ISU Dining proposes to use dormitory revenue bonds for the two projects, which would require ISU and regents approval.

"The Marketplace in UDCC has been successful at achieving more interaction between students and faculty," Petersen said, noting the marketplace concept is very popular with students. ISU Dining staff predicted large crowds when the UDCC opened, and had hoped to make the changes at Oak-Elm and M-W-L sooner, she said. Other residence department projects, such as the Buchanan Hall renovation, needed to be completed first, she said.

Petersen said the ideas in ISU Dining's proposal stem from surveys of and conversations with students, talks with dining staff at other universities and a review of trade publications to see what the fresh ideas are nationally.

"We feel we know the campus better than anyone, and we know what people want," Petersen said. "This process gave us a chance to evaluate all we do, and also to propose some things we have wanted to do for some time."

Absent from the ISU Dining proposal was a plan for the Maintenance Shop in the Memorial Union. ISU Dining closed its food program there last year because it was losing money.

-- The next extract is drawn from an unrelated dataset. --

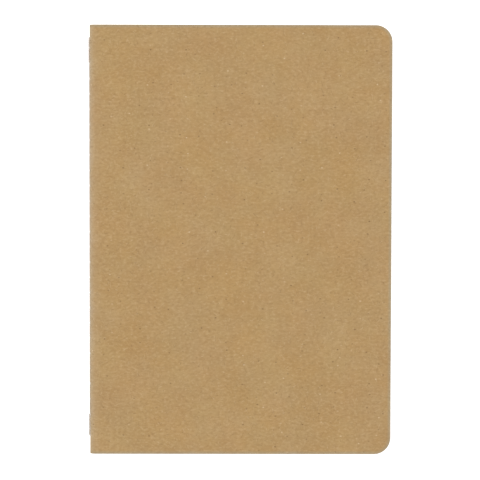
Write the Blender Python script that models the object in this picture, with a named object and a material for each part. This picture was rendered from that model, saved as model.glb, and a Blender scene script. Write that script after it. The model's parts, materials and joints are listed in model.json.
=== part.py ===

"Students are telling us it's more important to them to keep that as a shows venue," Petersen said. "Because of that, and some accessibility issues, we decided not to propose a food concept for the M-Shop."

Further than five years out, Petersen said Gilman and Kildee halls are other locations ISU Dining is studying for future cafes.


"The Marketplace in UDCC has been successful at achieving more interaction between students and faculty."